Weakly Supervised Temporal Sentence Grounding With Uncertainty-Guided Self-Training


The task of weakly supervised temporal sentence grounding aims at finding the corresponding temporal moments of a language description in the video, given video-language correspondence only at video-level. Most existing works select mismatched video-language pairs as negative samples and train the model to generate better positive proposals that are distinct from the negative ones. However, due to the complex temporal structure of videos, proposals distinct from the negative ones may correspond to several video segments but not necessarily the correct ground truth. To alleviate this problem, we propose an uncertainty-guided self-training technique to provide extra self-supervision signals to guide the weakly-supervised learning.
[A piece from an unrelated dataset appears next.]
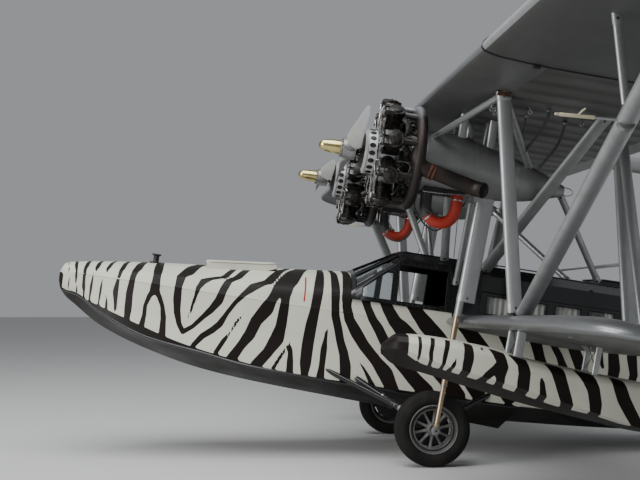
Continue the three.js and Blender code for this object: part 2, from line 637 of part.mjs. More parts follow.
function makeFrontFrame() {
  const head = V(4170, 3000, 3320);
  const vertical = strut(V(4545, 3000, 1325), head, 140, 72);
  const toNose = strut(V(4180, 3000, 3255), V(3800, 1600, 3040), 66);
  const toRear = strut(V(4180, 3000, 3240), V(4930, 1470, 2880), 75, 75);
  return cut(join(vertical, strutFoot(4545, 3000), toNose, toRear), underUpper, overLower,
    moved(nacelle, 0, GAP, GAP));
}
const frontFrame = makeFrontFrame();
addPair('front_strut_frame', frontFrame, SILVER);

// The long strut out to the upper wing, with its jury strut and the air speed probe ahead of it
function makeOuterFrame() {
  const foot = V(4610, 3075, 1325);
  const head = V(4215, 7400, 3330);
  const jury = foot.clone().lerp(head, 0.655);
  const whole = join(strut(foot, head, 150, 72), strutFoot(4605, 3072),
    strut(jury, V(4180, jury.y, 3345), 60, 40), strut(jury, jury.clone().add(V(-500, 0, -30)), 28, 28, 6));
  return cut(whole, underPanel, underUpper, overLower, moved(frontFrame, GAP, GAP, 0));
}
addPair('outer_strut', makeOuterFrame(), SILVER);

addPair('rear_cabane_strut', cut(strut(V(4780, 560, 1790), V(5310, 2600, 3350), 145, 50),
  underUpper, overRoof, overCockpit), SILVER);

function makeRearFrame() {
  const head = V(5625, 2075, 3350);
  const whole = join(strut(head, V(5680, 3030, 1110), 150, 66),
    strut(V(5640, 2110, 3350), V(5680, 3420, 1124), 116, 56));
  return cut(whole, underUpper, overLower);
}
addPair('rear_strut_frame', makeRearFrame(), SILVER);
addPair('nacelle_tail_strut', cut(strut(V(5270, 1440, 2715), V(6150, 500, 1860), 76),
  overRoof, moved(nacelle, GAP, -GAP, -GAP)), SILVER);

// Undercarriage
const axleAt = (y) => V(WHEEL.x, y, WHEEL.z);

function makeGear() {
  const axle = strut(axleAt(1150), axleAt(1665), 2 * WHEEL.axle, 2 * WHEEL.axle, 16);
  const inner = axleAt(1185);
  const frontRoot = V(3420, 735, 420);
  const legs = [
    strut(frontRoot, inner, 70, 70, 6),
    strut(V(3080, 735, 470), frontRoot.clone().lerp(inner, 0.62), 60, 60, 6),
    strut(V(5000, 740, 430), inner, 70, 70, 6),
  ];
  const oleo = strut(axleAt(1628), V(4330, 1545, 1240), 74, 60);
  const fork = box(WHEEL.x - 60, WHEEL.x + 60, 1600, 1660, WHEEL.z - 60, WHEEL.z + 60);
  return cut(join(axle, ...legs, oleo, fork), moved(hullOuter, 0, GAP, -GAP), moved(lowerPanel, 0, 0, -GAP));
}
addPair('landing_gear_leg', makeGear(), BLACK);

const TYRE = [
  [-0.36, 0.6], [-0.5, 0.72], [-0.5, 0.84], [-0.40, 0.95], [-0.2, 1], [0.2, 1], [0.40, 0.95], [0.5, 0.84],
  [0.5, 0.72], [0.36, 0.6], [-0.36, 0.6],
];

// Turned so that one flat of the tyre lies on the ground
const rolled = (geometry, sides) => geometry.rotateY(Math.PI / sides - NOSE_UP);

function makeTyre() {
  const profile = TYRE.map(([along, radius]) => [along * WHEEL.width, radius * WHEEL.radius]);
  return rolled(turned(profile, WHEEL.sides, 'y'), WHEEL.sides).translate(WHEEL.x, WHEEL.y, WHEEL.z);
}
addPair('main_tyre', makeTyre(), RUBBER);

function makeWheel() {
  const seat = WHEEL.radius * 0.6 - GAP;
  const rim = turned([[-95, seat], [95, seat], [95, seat - 28], [40, seat - 60], [-40, seat - 60],
    [-95, seat - 28], [-95, seat]], WHEEL.sides, 'y');
  const bore = WHEEL.axle + 0.95;
  const hub = turned([[-100, bore], [-100, 70], [100, 70], [100, bore], [-100, bore]], 16, 'y');
  const spokes = [];
  for (let i = 0; i < 10; i += 1) {
    spokes.push(box(-16, 16, 0, 60, 60, seat - 50).rotateY((2 * Math.PI * i) / 10));
  }
  return rolled(join(rim, hub, ...spokes), WHEEL.sides).translate(WHEEL.x, WHEEL.y, WHEEL.z);
}
addPair('main_wheel', makeWheel(), STEEL);

function makeTailFork() {
  const ahead = TAIL_WHEEL.trail;
  const pin = strut(forkPoint(190, ahead), forkPoint(400, ahead), 2 * TAIL_PIN.radius, 2 * TAIL_PIN.radius, 16);
  const crown = strut(forkPoint(165, ahead - 60), forkPoint(165, ahead + 10), 60, 120);
  const arms = [-1, 1].map((side) => {
    const offset = V(0, side * 52, 0);
    return strut(forkPoint(170, ahead - 40).add(offset), forkPoint(-15, 0).add(offset), 50, 16);
  });
  const axle = strut(tailHub.clone().add(V(0, -58, 0)), tailHub.clone().add(V(0, 58, 0)), 30, 30, 16);
  return join(pin, crown, ...arms, axle);
}
add('tail_fork', makeTailFork(), STEEL);

function makeTailWheel() {
  const outline = [[-35, 16], [-35, 100], [-22, 122], [-8, TAIL_WHEEL.radius], [8, TAIL_WHEEL.radius], [22, 122],
    [35, 100], [35, 16], [-35, 16]];
  return rolled(turned(outline, TAIL_WHEEL.sides, 'y'), TAIL_WHEEL.sides).translate(tailHub.x, 0, tailHub.z);
}
add('tail_wheel', makeTailWheel(), RUBBER);

// Tail booms, seated on the upper wing over its rear spar: [x, z, width, height]
const BOOM_SECTIONS = [
  [4800, 3640, 50, 50], [5050, 3630, 130, 170], [5300, 3620, 150, 214], [7800, 3618, 150, 214],
  [11090, 3632, 96, 130],
];
const overUpper = moved(wingCentre, 0, 0, GAP);

function makeBoom() {
  const rings = BOOM_SECTIONS.map(([x, z, width, height]) =>
    ovalRing(V(x, ENGINE.y, z), V(0, 1, 0), V(0, 0, 1), width, height, 10));
  const pylon = strut(V(5640, ENGINE.y, 3430), V(5640, ENGINE.y, 3600), 120, 40, 6);
  return cut(join(loft(rings), pylon), overUpper);
}
const boom = makeBoom();
addPair('tail_boom', boom, SILVER);

// A section of the tailplane at y, from its nose at x to the hinge post
const planeRing = (y, nose, half) => {
  const post = TAIL.hinge - 40;
  const thickest = nose + (post - nose) * 0.25;
  return [V(nose, y, TAIL.z), V(thickest, y, TAIL.z + half), V(post, y, TAIL.z + half * 0.7),
    V(post, y, TAIL.z - half * 0.7), V(thickest, y, TAIL.z - half)];
};

const FIN = { x: 10520, top: 4580, hinge: 11230, half: 38 };
const RUDDER = { trail: 12270, top: 4730, foot: 3830, half: 26 };

const plate = (outline, half) =>
  loft([-half, half].map((y) => outline.map(([x, z]) => V(x, ENGINE.y + y, z))));

function makeTailplane() {
  const tip = TAIL.half - 260;
  const plane = loft([planeRing(-TAIL.half, TAIL.lead + 260, 30), planeRing(-tip, TAIL.lead, 50),
    planeRing(tip, TAIL.lead, 50), planeRing(TAIL.half, TAIL.lead + 260, 30)]);
  const fin = plate([[FIN.x, TAIL.z], [FIN.x + 120, 4200], [FIN.x + 300, 4490], [FIN.x + 480, FIN.top],
    [FIN.hinge - 40, FIN.top + 30], [FIN.hinge - 40, 3840], [TAIL.hinge - 60, TAIL.z + 20],
    [TAIL.hinge - 60, TAIL.z]], FIN.half);
  const reach = HINGE_NOSE + GAP;
  const lug = (y) => box(TAIL.hinge - 60, TAIL.hinge - reach, y - 12, y + 12, TAIL.z - 20, TAIL.z + 20);
  const finLug = (z) => box(FIN.hinge - 60, FIN.hinge - reach, ENGINE.y - 16, ENGINE.y + 16, z, z + 24);
  const finWhole = join(fin, finLug(3960), finLug(4460));
  return join(plane, finWhole, mirrored(finWhole), ...[-2000, -700, 700, 2000].map(lug));
}
const tailplane = cut(makeTailplane(), moved(boom, 0, 0, GAP), mirrored(moved(boom, 0, 0, GAP)));
add('tailplane_and_fins', tailplane, SILVER);

function makeElevator() {
  const ring = (y, trail, half) => [V(TAIL.hinge, y, TAIL.z + half), V(trail, y, TAIL.z + 5),
    V(trail, y, TAIL.z - 5), V(TAIL.hinge, y, TAIL.z - half)];
  const panel = loft([ring(-TAIL.half, TAIL.trail - 300, 22), ring(-TAIL.half + 300, TAIL.trail, HINGE_NOSE),
    ring(TAIL.half - 300, TAIL.trail, HINGE_NOSE), ring(TAIL.half, TAIL.trail - 300, 22)]);
  const nose = turned([[-TAIL.half, 0], [-TAIL.half, HINGE_NOSE], [TAIL.half, HINGE_NOSE], [TAIL.half, 0]],
    12, 'y').translate(TAIL.hinge, 0, TAIL.z);
  return join(panel, nose);
}
add('elevator', makeElevator(), SILVER);

function makeRudder() {
  const blade = plate([[FIN.hinge, RUDDER.foot + 20], [FIN.hinge, 4630], [FIN.hinge + 150, RUDDER.top],
    [FIN.hinge + 480, RUDDER.top], [RUDDER.trail - 180, 4620], [RUDDER.trail, 4460],
    [RUDDER.trail - 60, 4350], [11900, 4200]], RUDDER.half);
  const post = turned([[RUDDER.foot, 0], [RUDDER.foot, HINGE_NOSE], [4610, HINGE_NOSE], [4610, 0]], 12, 'y')
    .rotateX(Math.PI / 2).translate(FIN.hinge, ENGINE.y, 0);
  return join(blade, post);
}
addPair('rudder', makeRudder(), SILVER);

function makeTailStruts() {
  const foot = V(8850, 110, 1330);
  const heads = [V(9900, ENGINE.y - 10, 3590), V(10940, ENGINE.y - 10, 3580)];
  const whole = join(...heads.map((head) => strut(foot, head, 96, 50, 6)));
  return cut(whole, moved(hullOuter, 0, 0, GAP), moved(boom, 0, 0, -GAP));
}
addPair('tail_strut', makeTailStruts(), SILVER);

export default group;
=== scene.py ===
# %% [markdown]
# # A flying boat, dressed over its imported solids
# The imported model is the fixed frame: it gives every body, joint and size. What follows
# adds the looks piece by piece. The airframe is drawn level in millimetres, as in a
# workshop drawing, because a table of stations is easiest to read that way. One function
# then turns it eight degrees nose up and sets it on its wheels, in metres.

# %% Load the frame
import math
import random

import bmesh
import bpy
import numpy as np
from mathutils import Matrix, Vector


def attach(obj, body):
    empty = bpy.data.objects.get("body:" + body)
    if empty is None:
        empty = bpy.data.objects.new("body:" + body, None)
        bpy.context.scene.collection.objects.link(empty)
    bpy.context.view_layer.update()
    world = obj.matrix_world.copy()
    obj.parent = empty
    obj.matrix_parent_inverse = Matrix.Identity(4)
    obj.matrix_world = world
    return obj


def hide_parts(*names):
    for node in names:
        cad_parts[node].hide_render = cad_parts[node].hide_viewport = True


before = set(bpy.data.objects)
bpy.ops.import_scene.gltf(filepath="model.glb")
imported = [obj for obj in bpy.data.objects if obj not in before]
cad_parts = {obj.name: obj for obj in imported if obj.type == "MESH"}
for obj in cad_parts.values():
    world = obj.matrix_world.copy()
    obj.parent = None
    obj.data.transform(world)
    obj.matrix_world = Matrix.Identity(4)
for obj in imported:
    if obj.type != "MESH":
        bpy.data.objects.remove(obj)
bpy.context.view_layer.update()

# %% From the level drawing to the parked aircraft
NOSE_UP = math.radians(8)
BOW_DATUM = (-6.456, 0.0, 0.9587)


def parked(points):
    """Drawn millimetres (x aft, y starboard, z up) as metres on the ground."""
    p = np.asarray(points, float) / 1000
    x, y, z = p[..., 0], p[..., 1], p[..., 2]
    along = x * math.cos(NOSE_UP) + z * math.sin(NOSE_UP) + BOW_DATUM[0]
    height = z * math.cos(NOSE_UP) - x * math.sin(NOSE_UP) + BOW_DATUM[2]
    return np.stack([along, y, height], -1)


def drawn(points):
    """The way back: metres on the ground as drawn millimetres."""
    p = np.asarray(points, float) - BOW_DATUM
    x, y, z = p[..., 0], p[..., 1], p[..., 2]
    along = x * math.cos(NOSE_UP) - z * math.sin(NOSE_UP)
    up = x * math.sin(NOSE_UP) + z * math.cos(NOSE_UP)
    return np.stack([along, y, up], -1) * 1000


print("bow datum on the ground frame:", parked([0, 0, 0]).round(3).tolist())

# %% [markdown]
# ## Camera, floor and light
# The photograph is taken from the port side, close to the ground, with the bow to the
# left. A long lens setting of 63 mm on a 36 mm sensor gives its flat perspective. The day
# is overcast, so one very large soft light above does most of the work, with a weaker one
# from the side to keep the undersides of the wings readable.

# %% Camera
camera_data = bpy.data.cameras.new("camera")
camera_data.lens = 63
camera_data.sensor_width = 36
camera_data.clip_end = 200
camera = bpy.data.objects.new("camera", camera_data)
camera.location = (-4.528, -13.14, 1.80)
camera.rotation_euler = (math.radians(90 + 2.81), 0, math.radians(-5.356))
bpy.context.scene.collection.objects.link(camera)
bpy.context.scene.camera = camera
print("camera at", tuple(camera.location))


# %% Floor
FLOOR_SIZE = 160


def plain_floor():
    data = bpy.data.meshes.new("floor")
    half = FLOOR_SIZE / 2
    data.from_pydata([(-half, -half, 0), (half, -half, 0), (half, half, 0), (-half, half, 0)],
                     [], [(0, 1, 2, 3)])
    floor = bpy.data.objects.new("floor", data)
    bpy.context.scene.collection.objects.link(floor)
    paint = bpy.data.materials.new("floor_paint")
    paint.use_nodes = True
    surface = paint.node_tree.nodes["Principled BSDF"]
    surface.inputs["Base Color"].default_value = (0.56, 0.56, 0.55, 1)
    surface.inputs["Roughness"].default_value = 0.9
    data.materials.append(paint)


plain_floor()


# %% Soft daylight
def area_light(name, place, target, size, watts, colour):
    data = bpy.data.lights.new(name, "AREA")
    data.shape = "SQUARE"
    data.size = size
    data.energy = watts
    data.color = colour
    light = bpy.data.objects.new(name, data)
    light.location = place
    aim = Vector(target) - Vector(place)
    light.rotation_euler = aim.to_track_quat("-Z", "Y").to_euler()
    bpy.context.scene.collection.objects.link(light)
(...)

The self-training process is based on teacher-student mutual learning with weak-strong augmentation, which enables the teacher network to generate relatively more reliable outputs compared to the student network, so that the student network can learn from the teacher’s output. Since directly applying existing self-training methods in this task easily causes error accumulation, we specifically design two techniques in our self-training method: (1) we construct a Bayesian teacher network, leveraging its uncertainty as a weight to suppress the noisy teacher supervisory signals; (2) we leverage the cycle consistency brought by temporal data augmentation to perform mutual learning between the two networks. Experiments demonstrate our method’s superiority on Charades-STA and ActivityNet Captions datasets. We also show in the experiment that our self-training method can be applied to improve the performance of multiple backbone methods.

Proceedings of the 2023 IEEE/CVF Conference on Computer Vision and Pattern Recognition (CVPR 2023)